• INSTRUCTIONS TO FOLLOW
In the records that follow, locate every line with "parts" and extract it.
++++ STORED DATA ++++
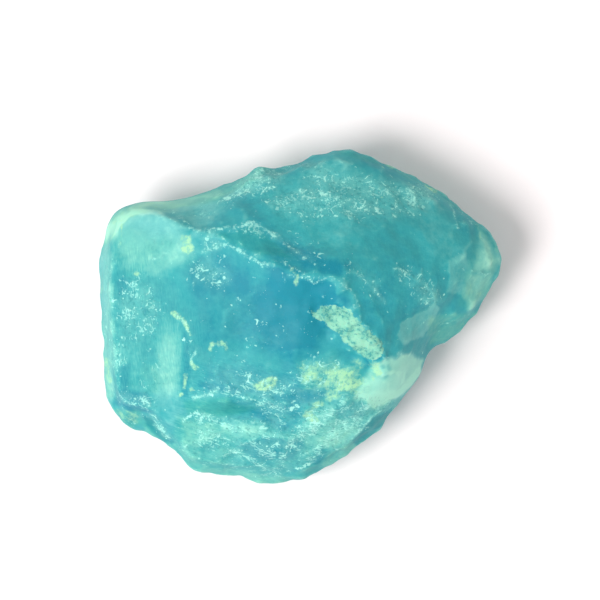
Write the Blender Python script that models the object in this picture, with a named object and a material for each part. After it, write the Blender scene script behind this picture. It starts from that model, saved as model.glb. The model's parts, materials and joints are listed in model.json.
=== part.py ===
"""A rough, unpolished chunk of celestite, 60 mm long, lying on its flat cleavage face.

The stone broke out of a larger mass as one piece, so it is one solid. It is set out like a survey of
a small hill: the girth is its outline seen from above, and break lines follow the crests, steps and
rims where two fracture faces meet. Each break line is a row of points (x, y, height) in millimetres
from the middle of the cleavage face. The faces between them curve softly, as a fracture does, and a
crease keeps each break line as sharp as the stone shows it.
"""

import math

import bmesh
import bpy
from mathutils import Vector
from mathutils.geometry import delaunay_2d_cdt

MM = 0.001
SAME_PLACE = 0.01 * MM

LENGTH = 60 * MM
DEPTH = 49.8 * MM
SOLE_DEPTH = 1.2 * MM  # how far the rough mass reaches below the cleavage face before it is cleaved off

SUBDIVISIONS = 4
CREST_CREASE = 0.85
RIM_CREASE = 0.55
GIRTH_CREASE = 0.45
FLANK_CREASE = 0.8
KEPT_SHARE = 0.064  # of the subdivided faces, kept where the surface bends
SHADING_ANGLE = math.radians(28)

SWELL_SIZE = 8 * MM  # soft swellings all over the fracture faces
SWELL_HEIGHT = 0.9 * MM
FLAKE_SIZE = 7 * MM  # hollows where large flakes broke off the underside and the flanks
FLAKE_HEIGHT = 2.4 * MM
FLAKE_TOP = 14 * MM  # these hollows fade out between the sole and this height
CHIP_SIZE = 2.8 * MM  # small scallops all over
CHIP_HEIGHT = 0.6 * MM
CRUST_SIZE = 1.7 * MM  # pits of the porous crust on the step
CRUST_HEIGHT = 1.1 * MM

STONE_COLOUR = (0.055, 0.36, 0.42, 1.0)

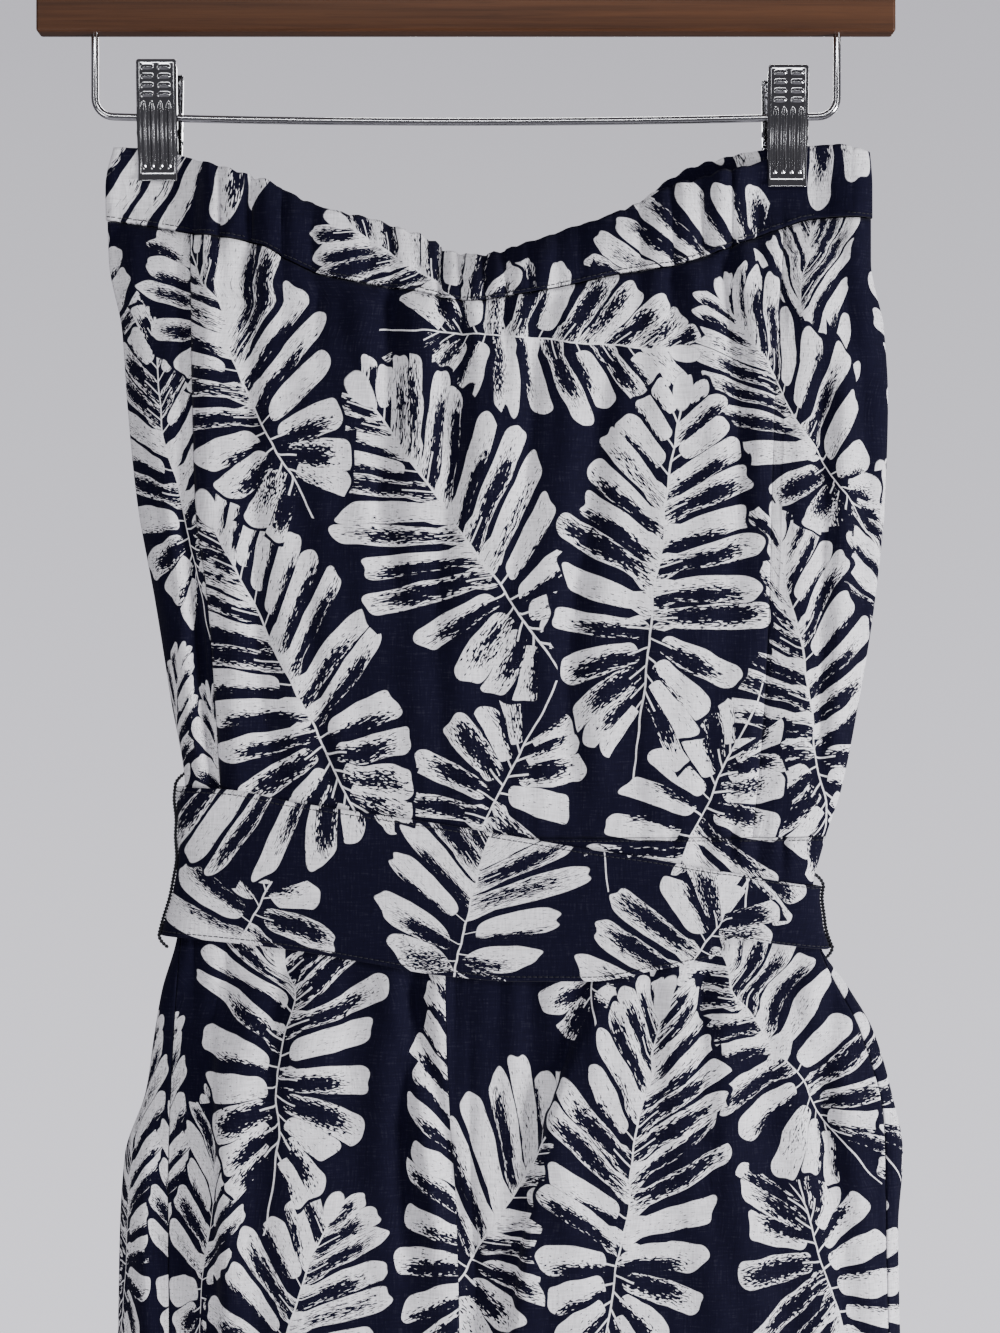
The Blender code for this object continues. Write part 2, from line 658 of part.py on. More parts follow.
++++
• RESULT OF THE EXERCISE
Write the Blender Python script that models the object in this picture, with a named object and a material for each part. After it, write the Blender scene script behind this picture. It starts from that model, saved as model.glb. The model's parts, materials and joints are listed in model.json.
The Blender code for this object continues. Write part 2, from line 658 of part.py on. More parts follow.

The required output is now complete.